スクイーズアウトの方法として、株式交換(会社法2条31号)や株式の併合(会社法180条1項)を用いられる場合もありますが、「全部取得条項付株式」を用いるのが一般的です。全部取得条項付株式については、コラム「種類株式について」およびコラム「種類株式の活用方法①」コラム「種類株式の活用方法②」を参照してください。

第2 スクイーズアウトの方法

代表的な全部取得条項付株式を用いたスクイーズアウトは、以下のような手続きによって行われます。

1 スクイーズアウトに向けて、できる限り株式を集中させる

後述する手続を進めるためには、株主総会で議決権を行使することができる株式の3分の2にあたる多数の賛成があることが必要となります。
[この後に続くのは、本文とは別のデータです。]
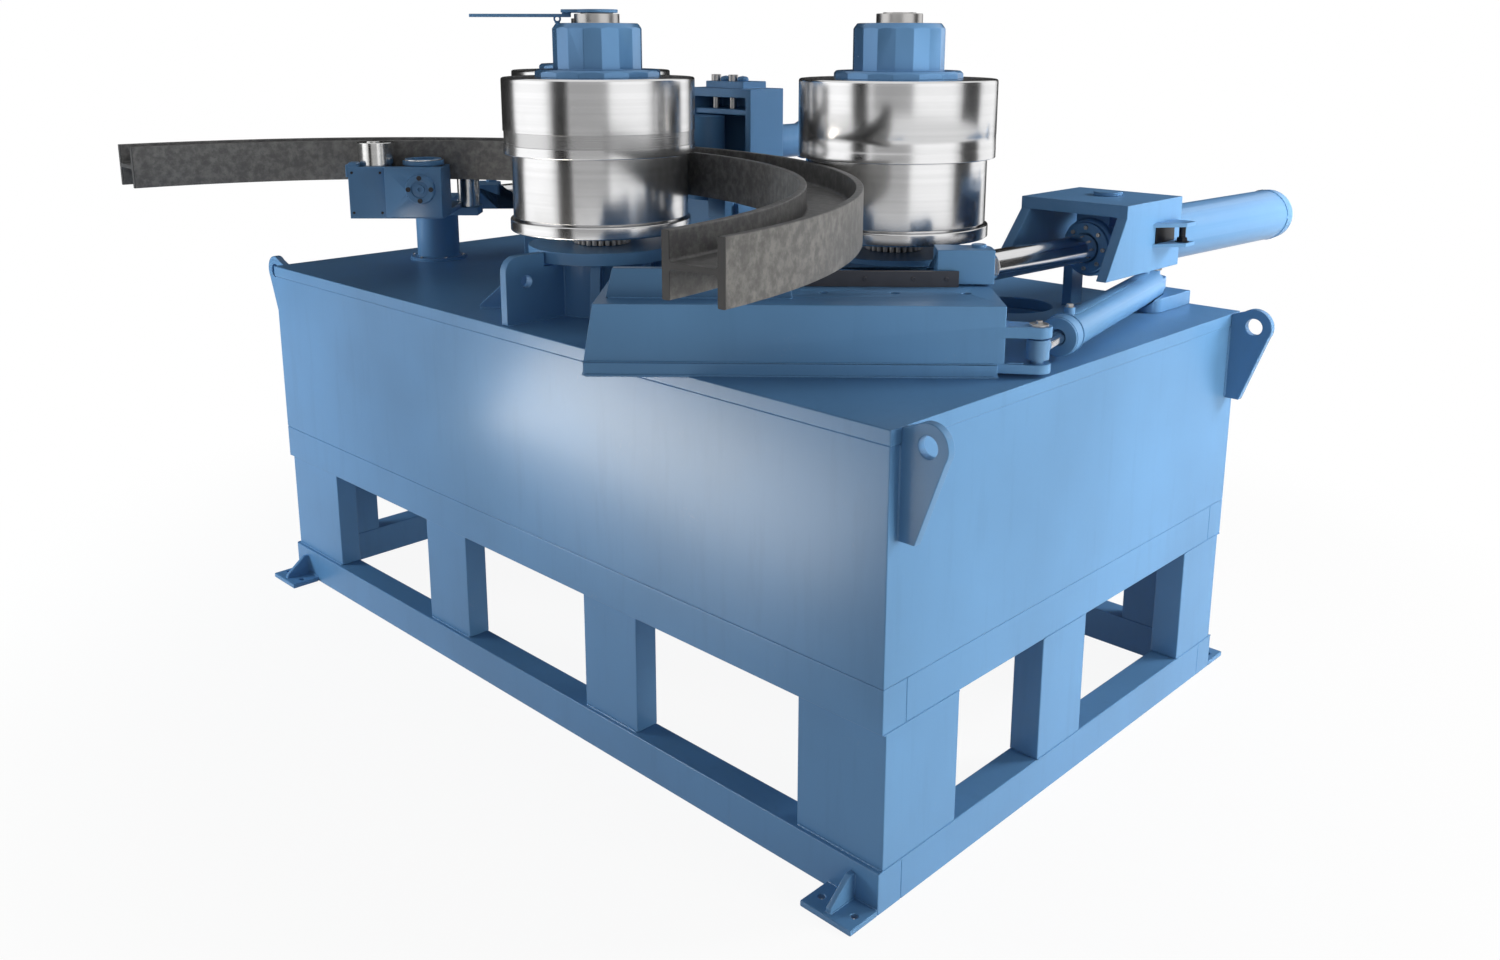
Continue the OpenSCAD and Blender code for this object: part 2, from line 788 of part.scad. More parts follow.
// plate on the table, hollowed under the barrel, with the pin of the barrel's ear
module swing_anchor() {
    x0 = 1400;
    x1 = 1600;
    y0 = 790;
    y1 = stand_w / 2 - 6;
    color(paint) {
        difference() {
            translate([0, 0, table_z]) linear_extrude(anchor_t) {
                translate([x0 + anchor_r, y0]) square([x1 - x0 - 2 * anchor_r, y1 - y0]);
                translate([x0, y0 + anchor_r]) square([x1 - x0, y1 - y0 - anchor_r]);
                for (x = [x0 + anchor_r, x1 - anchor_r])
                    translate([x, y0 + anchor_r]) circle(r = anchor_r);
            }
            at_swing() rotate([0, 90, 0]) translate([0, 0, swing_l / 2])
                cylinder(r = swing_r + clear, h = swing_back + clear - swing_l / 2);
        }
        cylinder_z(swing_rear.x, swing_rear.y, table_z + anchor_t - 1,
            table_z + swing_z + swing_pin_h, swing_pin_r);
    }
}

module swing_barrel() {
    ear = 44;
    ear_h = 24;
    start = 190;
    back = swing_back;
    color(paint) at_swing() difference() {
        union() {
            rotate([0, 90, 0]) translate([0, 0, start + 20])
                cylinder(r = swing_r, h = back - start - 20);
            // front collar and the oil port's boss
            rotate([0, 90, 0]) translate([0, 0, start]) cylinder(r = swing_r + 6, h = 55);
            cylinder_z(start + 100, 0, 0, swing_r + 22, 18);
            translate([back - 10, -ear, -ear_h]) cube([swing_l - back + 10, 2 * ear, 2 * ear_h]);
            translate([swing_l, 0, -ear_h]) cylinder(r = ear, h = 2 * ear_h);
        }
        translate([swing_l, 0, -2 * ear_h]) cylinder(r = swing_pin_r + fit, h = 4 * ear_h);
        rotate([0, 90, 0]) translate([0, 0, start - 10]) cylinder(r = swing_rod_r + fit, h = 300);
    }
}

module swing_rod() {
    color(steel) at_swing() {
        rotate([0, 90, 0]) translate([0, 0, 30]) cylinder(r = swing_rod_r, h = 420);
        translate([0, 0, -32]) cylinder(r = 36, h = 64);
        translate([0, 0, -73]) cylinder(r = swing_pin_r, h = 150);
    }
}

// ---- beam guide at the left ----

// frame with its origin on the table in the middle of the inner flange's face,
// +X along the beam towards the rolls and +Y outwards across the beam
module at_guide() {
    p = round_bend(bend_r, -guide_a);
    translate([p.x, p.y, table_z]) rotate([0, 0, guide_a]) children();
}

// place across the beam of a round piece of radius r that stands clear of the inner
// or outer flange at x
function guide_inset(r, x) = sqrt(pow(bend_r - clear - r, 2) - x * x) - bend_r;
function guide_bulge(r, x) = sqrt(pow(bend_out + clear + r, 2) - x * x) - bend_out;
guide_outer_r = 50;
guide_wall = 16;
guide_left = -217;
inner_x = guide_left + guide_wall + clear + 1 + guide_r;
inner_at = [inner_x, guide_inset(guide_r, inner_x)];
outer_at = [201, beam_d + guide_bulge(guide_outer_r, 201)];
guide_front = inner_at.y - guide_r - clear - guide_wall;
guide_right = 178;
arm_drop = 36;
guide_pin_r = 20;
tray_t = 24;

module guide_column() {
    color(paint) at_guide() translate([0, beam_d + guide_out, 0]) {
        cylinder(r = column_r, h = tray_z);
        cylinder(r = 130, h = 14);
    }
}

module guide_head() {
    wall = guide_wall;
    proud = 14;
    cap_at = [83, -93];
    cover_at = [90, 127];
    tray_back = beam_d + guide_out + column_r;
    pad = 60;
    color(paint) at_guide() difference() {
        union() {
            box(guide_left, guide_right, guide_front, beam_d + 60, tray_z, tray_z + tray_t);
            box(-100, 100, beam_d + 59, tray_back, tray_z, tray_z + tray_t);
            // front wall, thicker at its right part
            box(guide_left, guide_right, guide_front, guide_front + wall,
                tray_z, tray_z + guide_wall_h);
            box(-60, guide_right, guide_front - proud, guide_front + 1,
                tray_z + 6, tray_z + guide_wall_h - 4);
            // end walls, up to the beam
            box(guide_left, guide_left + wall, guide_front, guide_inset(0, guide_left),
                tray_z, tray_z + guide_wall_h);
            box(guide_right - wall, guide_right, guide_front, guide_inset(0, guide_right),
                tray_z, tray_z + guide_wall_h - 4);
            // pad that the beam rests on
            box(-pad, pad, 24, beam_d - 24, tray_z + tray_t - 1, beam_z - seat);
            // low arm out to the outer roller
            box(guide_right - 60, outer_at.x + 50, outer_at.y - 60, outer_at.y + 60,
                tray_z - arm_drop, tray_z + 1);
            // bolted cover on the front wall
            translate([cover_at[0], guide_front - proud + 1, tray_z + cover_at[1]])
                rotate([90, 0, 0]) cylinder(r = 63, h = 11);
            // round cap over the head
            cylinder_z(cap_at.x, cap_at.y, tray_z + tray_t - 1, tray_z + guide_wall_h + 8, 40);
            cylinder_z(cap_at.x, cap_at.y, tray_z + guide_wall_h + 2,
                tray_z + guide_wall_h + 22, 86);
        }
        translate([inner_at.x, inner_at.y, tray_z - 1])
            cylinder(r = guide_pin_r + fit, h = tray_t + 2);
        // seat of the outer roller, sunk through the tray into the arm
        translate([outer_at.x, outer_at.y, tray_z]) cylinder(r = guide_outer_r + clear, h = tray_t + 2);
        translate([outer_at.x, outer_at.y, tray_z - arm_drop - 1])
            cylinder(r = guide_pin_r + fit, h = arm_drop + 3);
    }
}

// roller with a pin in the plate under it; foot is the plate's top, deep its thickness
module guide_roller(at, r, foot, deep, top) {
    color(steel) at_guide() {
        cylinder_z(at.x, at.y, foot + seat, top, r);
        cylinder_z(at.x, at.y, foot - deep + 2, foot + seat + 1, guide_pin_r);
    }
}

module guide_roller_inner() {
    guide_roller(inner_at, guide_r, tray_z + tray_t, tray_t, beam_z + flange_w);
}

module guide_roller_outer() {
    guide_roller(outer_at, guide_outer_r, tray_z, arm_drop, beam_z + flange_w - 30);
}

// ---- rear press roll ----

press_a = -1.9;
press_at = round_bend(bend_out + clear + press_r, press_a);
tower_y = bend_c.y + bend_out + 101;
tower_wall = 30;
press_foot = 370;
lintel = 36;
crown = 28;
bridge_t = 22;
bridge_top = tower_h - lintel - 48;
press_top = bridge_top - bridge_t - clear;

module rear_tower() {
    half = tower_half;
    color(paint) translate([0, tower_y, table_z]) difference() {
        union() {
            for (s = [-1, 1])
                box(min(s * half, s * (half - tower_wall)), max(s * half, s * (half - tower_wall)),
                    0, tower_d, 0, tower_h);
            box(-half, half, tower_d - tower_wall, tower_d, 0, tower_h);
            box(-half, half, 0, tower_d, tower_h - lintel, tower_h);
            box(-100, 120, 20, tower_d - 40, tower_h - 1, tower_h + crown);
            // bridge under the screws
            box(-half, half, 10, tower_d, bridge_top - bridge_t, bridge_top);
            // shelf that carries the press roll's foot
            box(-half, half, -70, tower_d, press_foot - 60, press_foot - seat);
            box(-half, half, -70, 0, 0, press_foot - seat);
            // pad under the beam's outer flange
            box(60, 160, -126, -60, press_foot - 60, beam_z - seat);
        }
        translate([press_at.x, press_at.y - tower_y, press_foot - 50])
            cylinder(r = 25 + fit, h = 60);
    }
}

module rear_roller() {
    color(paint) translate([press_at.x, press_at.y, table_z]) {
        cylinder_z(0, 0, press_foot, press_top, press_r);
        cylinder_z(0, 0, press_foot - 40, press_foot + 1, 25);
    }
}

// two steel screws from the bridge to the tower's head, and their nuts on top
module rear_screws() {
    color(steel) for (x = [-78, 22])
        translate([x, tower_y + 60, table_z]) {
            cylinder_z(0, 0, bridge_top, tower_h - lintel, 14);
            cylinder_z(0, 0, tower_h + crown, tower_h + crown + 26, 20);
        }
}

module rear_cylinder() {
    l = 380;
    axis_drop = 236;
    color(paint) translate([0, tower_y + tower_d, table_z + tower_h - axis_drop]) rotate([-90, 0, 0]) {
        cylinder(r = tower_cyl_r, h = l);
        translate([0, 0, l - 60]) cylinder(r = tower_cyl_r + 12, h = 36);
        cylinder(r = tower_cyl_r + 16, h = 24);
    }
}

// ---- beam ----

module h_beam() {
    z0 = table_z + beam_z;
    web_z = z0 + flange_w / 2;
    r0 = bend_r;
    r1 = bend_r + beam_d;
    color(scale_grey) translate([bend_c.x, bend_c.y, 0]) rotate([0, 0, beam_end_a])
        rotate_extrude(angle = 180 - 2 * beam_end_a, $fn = 180) polygon([
            [r0, z0], [r0 + flange_t, z0], [r0 + flange_t, web_z - web_t / 2],
            [r1 - flange_t, web_z - web_t / 2], [r1 - flange_t, z0], [r1, z0],
            [r1, z0 + flange_w], [r1 - flange_t, z0 + flange_w],
            [r1 - flange_t, web_z + web_t / 2], [r0 + flange_t, web_z + web_t / 2],
            [r0 + flange_t, z0 + flange_w], [r0, z0 + flange_w]]);
}

long_rails();
end_rails();
corner_posts();
long_posts();
end_posts();
long_headers();
end_headers();
housing();
table_plate();
lifting_lugs();
anchor_feet();
central_base();
roll_1_die();
roll_1_ring();
roll_1_hub();
roll_1_spindle();
lock_lever();
roll_2_die();
roll_2_ring();
roll_2_hub();
roll_2_spindle();
roll_3_die();
roll_3_ring();
roll_3_hub();
roll_3_spindle();
slide_bed();
slide_block();
slide_strip();
slide_base_2();
slide_base_3();
carriage_2();
carriage_3();
yoke_2();
yoke_3();
barrel_2();
barrel_3();
rod_2();
rod_3();
swing_anchor();
swing_barrel();
swing_rod();
guide_column();
guide_head();
guide_roller_inner();
guide_roller_outer();
rear_tower();
rear_roller();
rear_screws();
rear_cylinder();
h_beam();
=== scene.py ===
"""Profile bending machine: finishes, rounded edges, turned rolls, the bent beam
and the small fittings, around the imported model. Lengths are metres."""

import json
import math

import bmesh
import bpy
import numpy as np
from mathutils import Matrix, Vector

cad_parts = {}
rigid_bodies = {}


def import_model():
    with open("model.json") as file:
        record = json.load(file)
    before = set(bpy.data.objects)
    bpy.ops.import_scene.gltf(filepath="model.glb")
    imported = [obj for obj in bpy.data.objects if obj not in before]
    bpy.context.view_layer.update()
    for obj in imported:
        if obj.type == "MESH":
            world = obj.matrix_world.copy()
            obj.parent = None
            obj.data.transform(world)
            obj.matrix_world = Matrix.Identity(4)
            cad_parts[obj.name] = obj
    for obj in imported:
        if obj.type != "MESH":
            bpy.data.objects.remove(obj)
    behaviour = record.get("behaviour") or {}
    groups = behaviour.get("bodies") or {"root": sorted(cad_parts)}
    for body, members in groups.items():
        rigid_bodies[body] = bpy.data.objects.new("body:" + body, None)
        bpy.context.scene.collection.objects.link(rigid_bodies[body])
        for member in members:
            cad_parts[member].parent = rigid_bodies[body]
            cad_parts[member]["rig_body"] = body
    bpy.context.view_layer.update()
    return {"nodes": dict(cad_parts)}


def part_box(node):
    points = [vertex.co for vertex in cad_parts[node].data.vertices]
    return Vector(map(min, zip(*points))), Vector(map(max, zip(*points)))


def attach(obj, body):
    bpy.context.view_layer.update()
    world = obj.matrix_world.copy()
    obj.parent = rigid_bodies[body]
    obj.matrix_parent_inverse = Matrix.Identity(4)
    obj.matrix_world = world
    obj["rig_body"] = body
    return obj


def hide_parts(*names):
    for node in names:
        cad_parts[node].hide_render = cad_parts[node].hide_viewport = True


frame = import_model()
NODES = frame["nodes"]


# ---------------------------------------------------------------- sizes and places

def lowest(node):
    """Corner of a node's box with the least x, y and z."""
    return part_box(node)[0]


def highest(node):
    """Corner of a node's box with the greatest x, y and z."""
    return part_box(node)[1]


def centre_of(node):
    """Middle of a node's box, in plan."""
    lo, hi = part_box(node)
    return ((lo.x + hi.x) / 2, (lo.y + hi.y) / 2)


def turned(points, at, turn):
    """Points turned about Z by an angle in degrees, then moved."""
    x, y, z = np.asarray(points, float).T
    c, s = math.cos(math.radians(turn)), math.sin(math.radians(turn))
    return np.stack([x * c - y * s, x * s + y * c, z], 1) + at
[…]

そこで、公開買付や個別の交渉などによって、スクイーズアウト後に株主となる者が、できる限り多くの株式を取得しておくことが望ましいと言えます。

2 定款の変更を行う

株主総会の特別決議により、2つ以上の内容の異なる株式を発行する旨(会社法108条1項柱書)の定款変更を行います(会社法466条、309条2項11号)。これによって、普通株式だけでなく全部取得条項付株式を発行できるようになります。

そして、発行済株式の全てに全部取得条項付を付する旨(会社法108条1項7号、同条2項7号)の定款変更を行います(会社法324条2項1号、111号2項1号)。

3 株式の全部を取得する旨の決議を行う(会社法171条1項)

株主総会の特別決議によって、会社による全部取得条項付株式の取得および支払われる対価を決定します。

このときのキーポイントは、①対価を株式にすること、②追い出したい株主に交付する株式の数が、計算上1株未満になるような条件にすることです。たとえば、発行済株式が100株、株主Aが90株、追い出したい株主BおよびCがそれぞれ5株保有していた場合には、「全部取得条項付株式10株あたり、普通株式1株を交付する。」という条件にします。このようにすると、Aだけが普通株式を取得(9株)することができ、BおよびCは1株に満たない端数になります。この端数の株式は売却されて(通常会社自身またはAが買い手となる)、BおよびCに対価としての金銭が交付されることになります(会社法234条参照)。

なお、(2)と(3)の決議は、実務上一度に行うことができるとされています。

4 株主名簿の書き換えを行う

コラム「株式の譲渡について」で説明したとおり、会社の株主の取扱いは、株主名簿の記載にしたがって行われ、株主の譲渡があったことは名簿書換請求というかたちで株主の側が会社に対して報告をする、というのが一般的です。これは、会社の便宜のための取扱い方法です。しかし、スクイーズアウトがあったことを株主名簿に反映しておかないと、“私は株主名簿上の株主だ”と追い出された株主が主張してくるおそれがあります。したがって、(1)から(3)までの手続の後、速やかに株主名簿の書き換えを行っておきましょう。

第3 スクイーズアウトのメリット・デメリット

スクイーズアウトのメリットは、冒頭でお話ししたとおり、経営に口出ししてくる株主を排除して、より円滑な経営ができるようになる、という点です。

他方で、スクイーズアウトを行うデメリットが発生する場合があります。スクイーズアウトを実施する際、保有株式が1に満たない端数になった株主に対しては、対価を交付しなければなりません。スクイーズアウトを行った会社の資産価値が高い場合には、株式の価格も高くなりますので、株式に支払う対価の額も高くなります。対価の額や支払う人数によっては、会社にとって大きな負担になり得るという点にデメリットがあります。

第4 スクイーズアウトへの対抗策

スクイーズアウトに反対する株主がとりうる手段は、そう多くはありません。1つの方法は、株式買取請求権を行使して、より良い条件で株式を買い取ってもらうことです。まず反対株主は、上記定款変更決議に反対して、株式の買取を会社に請求することができます(会社法116条1項2号)。全部取得条項付株式の取得対価に不満がある場合には、裁判所に対して価格決定の申立てを行うことができます(会社法172条)。

“スクイーズアウト自体を妨げたい”というのであれば、株主総会の特別決議の瑕疵を主張し、決議の効力を争うことが考えられます。例えば、①特別利害関係人の議決権行使による著しく不当な決議にあたるとして株主総会決議の取り消しの訴えを提起する(会社法831条1項3号)、②決議の内容が株主平等原則(会社法109条1項)に反するとして株主総会決議無効確認の訴えを提起する(会社法830条2項)があります。もっとも裁判例では、反対株主に対する対価が著しく低廉になるような条件でない限り、上記訴えは認めていませんので一度手続きが始まってしまうとこれを止めるのは難しいと思われます。

上記2つの方法でも不満だとすると、特定の株主に総株式の3分の2以上の株式を取得させないように自分も株式を取得する方法しかないでしょう。